The UK’s Financial Reporting Council (FRC) has published recommendations aimed at improving the dialogue between company boards and their shareholders. The FRC’s report, ‘Effective Company Stewardship: Enhancing Corporate Reporting and Audit’, contains seven key recommendations. It responds to lessons of the financial crisis and builds on changes already made, such as the new UK Corporate Governance Code and the introduction of the Stewardship Code for institutional investors.
The report proposes that the whole of the annual report and accounts should be balanced and fair, including the chairman and chief executive reports, rather than just specific parts of it as at present. While the best annual reports continue to improve, research by the FRC shows that some companies fall short of fulfilling their Companies Act requirements. Of 50 companies studied, a half to two thirds fell short in some areas, including in their reporting of principal risks.
The FRC also proposes a more substantial communication role for audit committees so that they provide fuller reports to shareholders, particularly in relation to the risks faced by the business. The auditors’ report should, in turn, include a new section on the completeness and reasonableness of the audit committee report, particularly in relation to the dialogue between them and the committee.
Stephen Haddrill, chief executive officer (CEO) of the FRC, said: “Corporate reports have improved in many respects in recent years. At the same time they have become more cluttered and this has reduced their value in the eyes of investors. The aim of these recommendations is to provide more balanced and comprehensive information to investors and thereby support the effective operation of the capital markets.
“Annual reports are more than marketing documents: they are a vital source of narrative and financial data which are used by shareholders to make investment decisions. We want to encourage all companies to follow the example of the best. We believe it is particularly important that directors explain clearly how they identify and manage risk and what keeps them awake at night,” he added.
To assist the FRC in promoting high quality corporate governance and reporting it proposes to create a new market participants group to spot market developments and identify best practice. It also proposes to form a ‘financial reporting lab’ which will test financial reporting opportunities and enable trials to take place to encourage greater innovation in the market.
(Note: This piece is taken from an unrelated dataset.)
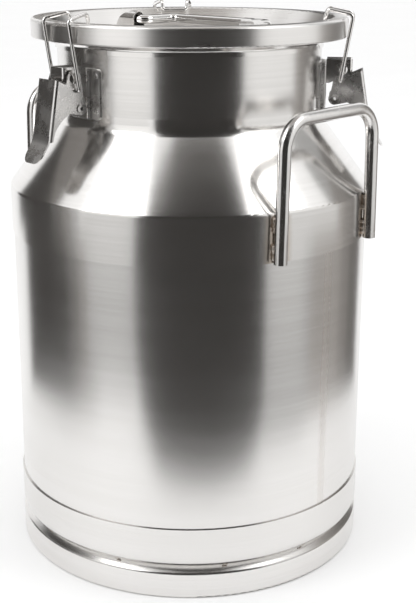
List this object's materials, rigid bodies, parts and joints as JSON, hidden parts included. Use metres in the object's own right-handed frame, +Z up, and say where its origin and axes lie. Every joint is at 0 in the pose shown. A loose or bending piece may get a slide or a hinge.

In July 2010 the FRC formed an advisory group made up of senior business leaders and members of the accountancy profession to help the FRC examine lessons from the financial crisis as they apply to corporate reporting, accounting and auditing of non-financial services companies. The advisory group has supported the FRC in identifying and evaluating the recommendations contained in this report.
The FRC will consult on any specific proposals resulting from this publication and, in particular, will seek the views of investors, company directors and auditors. The deadline for stakeholder responses is 31 March 2011.